▶ _Job_
Repeat exactly, and only, the lines from the one that contains "hem = build_cover()" through the one that contains "bpy.data.objects.remove(obj)", both ends included.

►

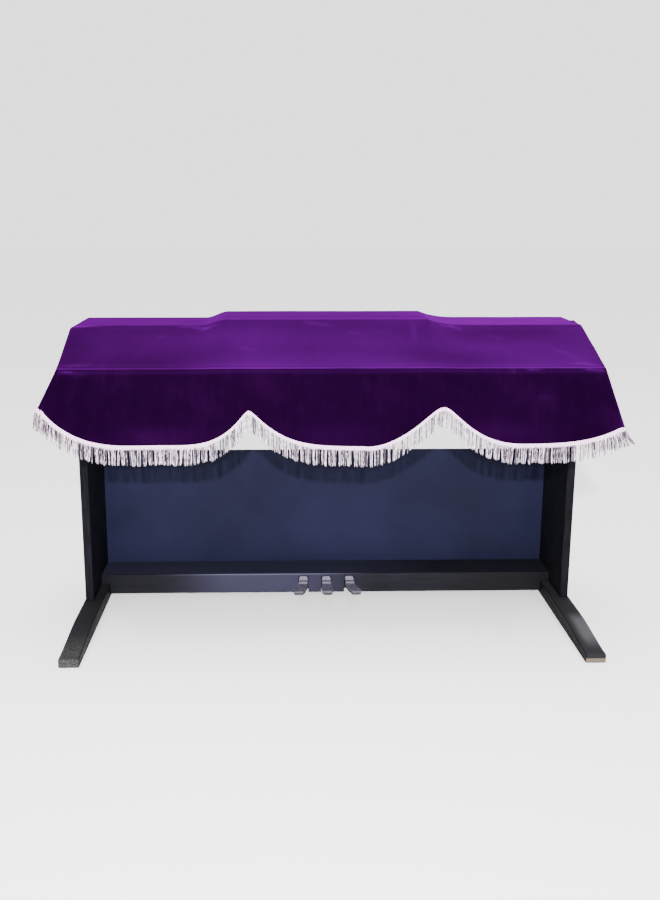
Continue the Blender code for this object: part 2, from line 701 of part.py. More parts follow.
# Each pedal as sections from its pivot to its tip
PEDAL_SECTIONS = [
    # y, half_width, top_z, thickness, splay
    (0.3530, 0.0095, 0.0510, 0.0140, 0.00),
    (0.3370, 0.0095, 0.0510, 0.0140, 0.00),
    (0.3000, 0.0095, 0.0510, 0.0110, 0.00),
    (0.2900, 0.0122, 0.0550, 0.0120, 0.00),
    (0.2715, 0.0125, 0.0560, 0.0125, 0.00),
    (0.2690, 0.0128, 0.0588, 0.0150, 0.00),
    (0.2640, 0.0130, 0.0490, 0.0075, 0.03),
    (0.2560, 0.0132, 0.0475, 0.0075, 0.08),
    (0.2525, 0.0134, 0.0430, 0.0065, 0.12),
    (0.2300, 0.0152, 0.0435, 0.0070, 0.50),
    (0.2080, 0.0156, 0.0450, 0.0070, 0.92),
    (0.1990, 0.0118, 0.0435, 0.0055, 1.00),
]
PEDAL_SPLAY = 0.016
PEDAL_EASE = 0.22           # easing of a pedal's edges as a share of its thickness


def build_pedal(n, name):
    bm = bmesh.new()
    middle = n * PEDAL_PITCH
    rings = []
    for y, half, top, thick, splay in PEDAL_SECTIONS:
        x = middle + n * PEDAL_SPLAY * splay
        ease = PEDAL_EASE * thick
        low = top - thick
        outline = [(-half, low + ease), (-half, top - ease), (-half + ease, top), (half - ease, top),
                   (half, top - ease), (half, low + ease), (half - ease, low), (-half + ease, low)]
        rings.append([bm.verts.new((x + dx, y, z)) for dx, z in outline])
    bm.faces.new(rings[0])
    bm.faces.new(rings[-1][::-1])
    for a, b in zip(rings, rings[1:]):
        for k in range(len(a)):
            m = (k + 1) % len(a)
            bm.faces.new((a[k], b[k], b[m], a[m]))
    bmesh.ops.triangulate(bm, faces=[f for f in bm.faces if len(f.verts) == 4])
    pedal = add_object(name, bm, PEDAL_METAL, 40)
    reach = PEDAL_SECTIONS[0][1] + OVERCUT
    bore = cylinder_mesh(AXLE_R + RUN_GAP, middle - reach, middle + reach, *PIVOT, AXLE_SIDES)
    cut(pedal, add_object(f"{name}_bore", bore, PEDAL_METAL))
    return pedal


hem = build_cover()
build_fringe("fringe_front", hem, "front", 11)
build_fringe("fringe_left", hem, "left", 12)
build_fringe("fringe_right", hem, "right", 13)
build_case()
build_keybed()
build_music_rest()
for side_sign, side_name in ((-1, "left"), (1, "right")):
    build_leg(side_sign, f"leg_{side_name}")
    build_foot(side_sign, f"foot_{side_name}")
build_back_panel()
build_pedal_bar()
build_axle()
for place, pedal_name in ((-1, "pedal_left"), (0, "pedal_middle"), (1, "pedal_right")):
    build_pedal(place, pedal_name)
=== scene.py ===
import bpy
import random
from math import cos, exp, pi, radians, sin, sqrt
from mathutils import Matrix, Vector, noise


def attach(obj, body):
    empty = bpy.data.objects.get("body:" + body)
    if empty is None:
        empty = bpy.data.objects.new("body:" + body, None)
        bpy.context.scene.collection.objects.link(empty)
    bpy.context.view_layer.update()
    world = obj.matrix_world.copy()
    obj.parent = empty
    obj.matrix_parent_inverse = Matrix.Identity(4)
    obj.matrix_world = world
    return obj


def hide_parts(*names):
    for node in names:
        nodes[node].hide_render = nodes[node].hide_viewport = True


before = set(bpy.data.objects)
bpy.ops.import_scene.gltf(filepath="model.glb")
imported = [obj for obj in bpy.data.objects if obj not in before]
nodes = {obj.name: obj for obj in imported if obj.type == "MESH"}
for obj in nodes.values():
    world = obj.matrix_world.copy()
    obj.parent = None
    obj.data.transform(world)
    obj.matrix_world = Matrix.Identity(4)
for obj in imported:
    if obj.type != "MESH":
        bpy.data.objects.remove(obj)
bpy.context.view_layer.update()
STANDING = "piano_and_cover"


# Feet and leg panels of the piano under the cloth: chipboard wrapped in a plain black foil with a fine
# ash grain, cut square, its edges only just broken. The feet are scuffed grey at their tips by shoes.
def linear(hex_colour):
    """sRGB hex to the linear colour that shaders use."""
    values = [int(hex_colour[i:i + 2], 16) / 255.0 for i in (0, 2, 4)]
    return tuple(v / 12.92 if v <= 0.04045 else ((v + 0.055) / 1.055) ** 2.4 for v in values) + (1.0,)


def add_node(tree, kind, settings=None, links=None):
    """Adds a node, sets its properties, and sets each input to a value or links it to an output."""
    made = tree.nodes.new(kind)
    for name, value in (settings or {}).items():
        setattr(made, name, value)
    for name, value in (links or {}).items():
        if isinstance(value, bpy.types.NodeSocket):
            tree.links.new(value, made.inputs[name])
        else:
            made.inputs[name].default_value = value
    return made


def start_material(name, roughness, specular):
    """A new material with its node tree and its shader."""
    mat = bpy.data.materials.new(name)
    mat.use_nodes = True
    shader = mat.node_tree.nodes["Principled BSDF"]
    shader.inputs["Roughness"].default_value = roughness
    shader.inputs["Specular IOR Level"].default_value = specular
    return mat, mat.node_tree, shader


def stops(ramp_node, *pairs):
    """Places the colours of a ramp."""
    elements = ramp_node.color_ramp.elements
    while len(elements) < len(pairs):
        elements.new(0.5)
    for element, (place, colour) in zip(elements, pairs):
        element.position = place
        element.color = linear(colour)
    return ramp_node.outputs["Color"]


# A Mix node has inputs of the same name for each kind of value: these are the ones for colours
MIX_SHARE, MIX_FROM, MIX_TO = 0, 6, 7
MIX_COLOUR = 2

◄

▶ _Result of the task_
hem = build_cover()
build_fringe("fringe_front", hem, "front", 11)
build_fringe("fringe_left", hem, "left", 12)
build_fringe("fringe_right", hem, "right", 13)
build_case()
build_keybed()
build_music_rest()
for side_sign, side_name in ((-1, "left"), (1, "right")):
    build_leg(side_sign, f"leg_{side_name}")
    build_foot(side_sign, f"foot_{side_name}")
build_back_panel()
build_pedal_bar()
build_axle()
for place, pedal_name in ((-1, "pedal_left"), (0, "pedal_middle"), (1, "pedal_right")):
    build_pedal(place, pedal_name)
=== scene.py ===
import bpy
import random
from math import cos, exp, pi, radians, sin, sqrt
from mathutils import Matrix, Vector, noise


def attach(obj, body):
    empty = bpy.data.objects.get("body:" + body)
    if empty is None:
        empty = bpy.data.objects.new("body:" + body, None)
        bpy.context.scene.collection.objects.link(empty)
    bpy.context.view_layer.update()
    world = obj.matrix_world.copy()
    obj.parent = empty
    obj.matrix_parent_inverse = Matrix.Identity(4)
    obj.matrix_world = world
    return obj


def hide_parts(*names):
    for node in names:
        nodes[node].hide_render = nodes[node].hide_viewport = True


before = set(bpy.data.objects)
bpy.ops.import_scene.gltf(filepath="model.glb")
imported = [obj for obj in bpy.data.objects if obj not in before]
nodes = {obj.name: obj for obj in imported if obj.type == "MESH"}
for obj in nodes.values():
    world = obj.matrix_world.copy()
    obj.parent = None
    obj.data.transform(world)
    obj.matrix_world = Matrix.Identity(4)
for obj in imported:
    if obj.type != "MESH":
        bpy.data.objects.remove(obj)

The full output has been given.